(Stored records)
--- Start ---
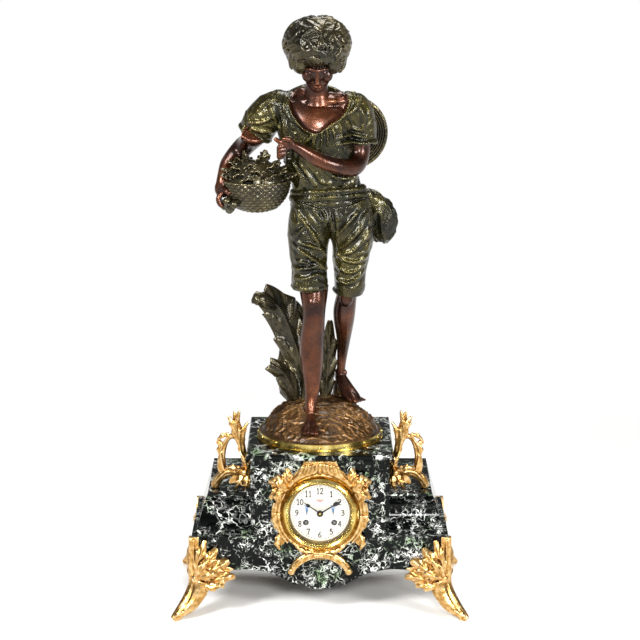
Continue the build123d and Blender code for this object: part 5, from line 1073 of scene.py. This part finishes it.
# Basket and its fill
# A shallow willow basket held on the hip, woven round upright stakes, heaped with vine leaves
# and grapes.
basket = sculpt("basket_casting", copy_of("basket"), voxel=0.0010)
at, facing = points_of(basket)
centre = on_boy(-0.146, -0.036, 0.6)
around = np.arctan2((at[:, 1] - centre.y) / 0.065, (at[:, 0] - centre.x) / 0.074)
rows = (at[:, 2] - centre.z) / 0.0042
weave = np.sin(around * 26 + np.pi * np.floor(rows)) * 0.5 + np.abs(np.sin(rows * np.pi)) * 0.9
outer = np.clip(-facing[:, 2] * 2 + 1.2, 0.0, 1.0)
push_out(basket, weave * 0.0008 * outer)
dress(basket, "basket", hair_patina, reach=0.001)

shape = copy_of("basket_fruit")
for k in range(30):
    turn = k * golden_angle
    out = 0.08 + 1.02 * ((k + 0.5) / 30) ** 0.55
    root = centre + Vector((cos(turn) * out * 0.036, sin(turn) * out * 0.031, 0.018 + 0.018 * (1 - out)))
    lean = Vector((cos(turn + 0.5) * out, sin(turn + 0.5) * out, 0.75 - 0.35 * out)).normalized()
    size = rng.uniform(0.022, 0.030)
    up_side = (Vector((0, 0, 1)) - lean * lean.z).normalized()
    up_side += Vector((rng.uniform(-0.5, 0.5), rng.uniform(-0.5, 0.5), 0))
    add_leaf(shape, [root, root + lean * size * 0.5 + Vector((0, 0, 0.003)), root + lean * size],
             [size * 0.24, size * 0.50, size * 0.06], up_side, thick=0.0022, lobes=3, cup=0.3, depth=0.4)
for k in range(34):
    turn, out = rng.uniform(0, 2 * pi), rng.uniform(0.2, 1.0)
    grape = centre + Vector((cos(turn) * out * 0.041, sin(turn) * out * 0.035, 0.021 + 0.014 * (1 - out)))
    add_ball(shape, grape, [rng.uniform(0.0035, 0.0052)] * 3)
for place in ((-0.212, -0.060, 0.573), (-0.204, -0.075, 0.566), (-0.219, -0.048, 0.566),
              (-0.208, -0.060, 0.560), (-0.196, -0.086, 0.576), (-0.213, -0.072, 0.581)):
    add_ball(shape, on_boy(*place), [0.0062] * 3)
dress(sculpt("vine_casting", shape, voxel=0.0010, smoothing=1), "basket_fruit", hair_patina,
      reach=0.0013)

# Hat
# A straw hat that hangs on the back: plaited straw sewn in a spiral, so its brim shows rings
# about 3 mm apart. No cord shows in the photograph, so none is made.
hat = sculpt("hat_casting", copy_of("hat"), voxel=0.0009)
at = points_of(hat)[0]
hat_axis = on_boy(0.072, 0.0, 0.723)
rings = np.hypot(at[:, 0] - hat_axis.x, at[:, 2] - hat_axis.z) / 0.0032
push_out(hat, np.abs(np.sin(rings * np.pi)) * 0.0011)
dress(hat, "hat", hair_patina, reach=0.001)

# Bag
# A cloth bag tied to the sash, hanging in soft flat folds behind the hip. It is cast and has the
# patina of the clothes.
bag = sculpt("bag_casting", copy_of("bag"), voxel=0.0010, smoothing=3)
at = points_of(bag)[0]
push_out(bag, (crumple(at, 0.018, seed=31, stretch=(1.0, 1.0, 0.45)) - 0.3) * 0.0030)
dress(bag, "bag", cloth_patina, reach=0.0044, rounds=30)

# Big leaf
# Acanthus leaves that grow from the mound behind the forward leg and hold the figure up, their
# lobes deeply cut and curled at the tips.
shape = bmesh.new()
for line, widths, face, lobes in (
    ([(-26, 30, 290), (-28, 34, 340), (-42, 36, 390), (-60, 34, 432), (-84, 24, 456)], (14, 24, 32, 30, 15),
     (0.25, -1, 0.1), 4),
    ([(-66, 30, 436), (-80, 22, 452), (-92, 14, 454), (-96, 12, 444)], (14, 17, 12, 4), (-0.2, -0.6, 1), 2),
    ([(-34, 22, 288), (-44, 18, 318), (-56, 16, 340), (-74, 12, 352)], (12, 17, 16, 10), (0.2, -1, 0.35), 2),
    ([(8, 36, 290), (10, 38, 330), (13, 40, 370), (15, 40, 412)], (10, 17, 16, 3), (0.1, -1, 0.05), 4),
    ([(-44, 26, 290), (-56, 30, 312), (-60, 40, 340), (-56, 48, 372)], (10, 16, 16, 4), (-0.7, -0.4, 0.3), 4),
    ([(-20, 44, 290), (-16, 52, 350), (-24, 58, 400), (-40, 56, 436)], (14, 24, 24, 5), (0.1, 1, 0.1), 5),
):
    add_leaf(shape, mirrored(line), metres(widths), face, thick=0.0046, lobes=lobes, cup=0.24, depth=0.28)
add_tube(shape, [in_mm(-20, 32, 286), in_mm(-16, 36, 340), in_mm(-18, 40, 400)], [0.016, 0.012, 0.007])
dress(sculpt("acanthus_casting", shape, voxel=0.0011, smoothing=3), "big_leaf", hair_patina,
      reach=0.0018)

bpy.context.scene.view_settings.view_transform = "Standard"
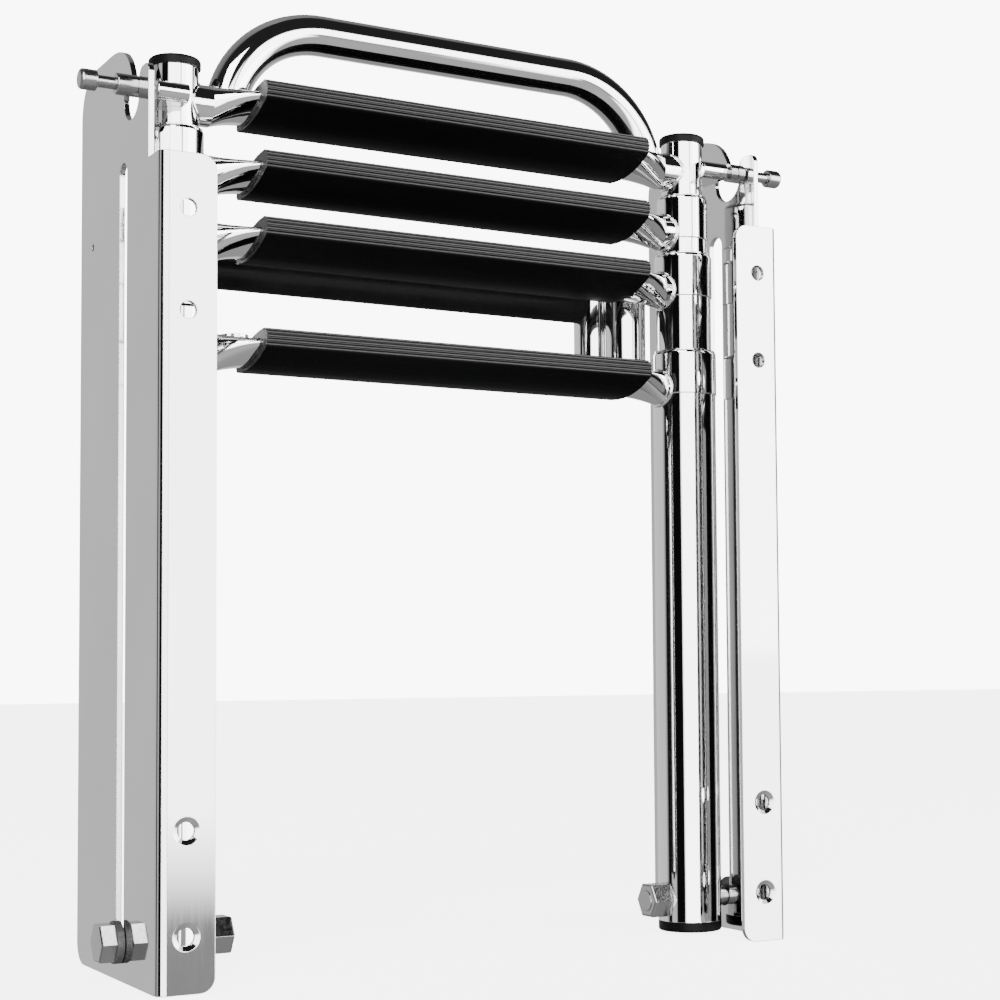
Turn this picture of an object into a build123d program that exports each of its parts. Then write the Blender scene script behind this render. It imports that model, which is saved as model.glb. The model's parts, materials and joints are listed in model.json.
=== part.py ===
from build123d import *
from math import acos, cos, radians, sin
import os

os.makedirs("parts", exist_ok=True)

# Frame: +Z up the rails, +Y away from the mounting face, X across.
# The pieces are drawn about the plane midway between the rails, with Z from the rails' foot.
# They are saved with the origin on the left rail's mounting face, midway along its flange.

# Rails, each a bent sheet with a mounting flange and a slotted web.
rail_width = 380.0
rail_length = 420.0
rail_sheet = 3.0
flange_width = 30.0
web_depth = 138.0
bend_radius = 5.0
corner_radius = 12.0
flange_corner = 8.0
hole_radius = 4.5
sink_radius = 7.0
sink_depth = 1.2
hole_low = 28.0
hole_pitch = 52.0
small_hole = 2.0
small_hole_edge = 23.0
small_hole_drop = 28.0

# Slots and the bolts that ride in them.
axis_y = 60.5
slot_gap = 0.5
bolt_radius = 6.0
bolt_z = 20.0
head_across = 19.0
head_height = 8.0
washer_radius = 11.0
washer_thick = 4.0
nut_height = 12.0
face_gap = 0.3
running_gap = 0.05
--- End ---
#### Required task
Please return, exactly as they appear, the lines starting at the one that contains "Turn this picture" and ending at the one that contains "# They are saved".

#### Answer to the problem
Turn this picture of an object into a build123d program that exports each of its parts. Then write the Blender scene script behind this render. It imports that model, which is saved as model.glb. The model's parts, materials and joints are listed in model.json.
=== part.py ===
from build123d import *
from math import acos, cos, radians, sin
import os

os.makedirs("parts", exist_ok=True)

# Frame: +Z up the rails, +Y away from the mounting face, X across.
# The pieces are drawn about the plane midway between the rails, with Z from the rails' foot.
# They are saved with the origin on the left rail's mounting face, midway along its flange.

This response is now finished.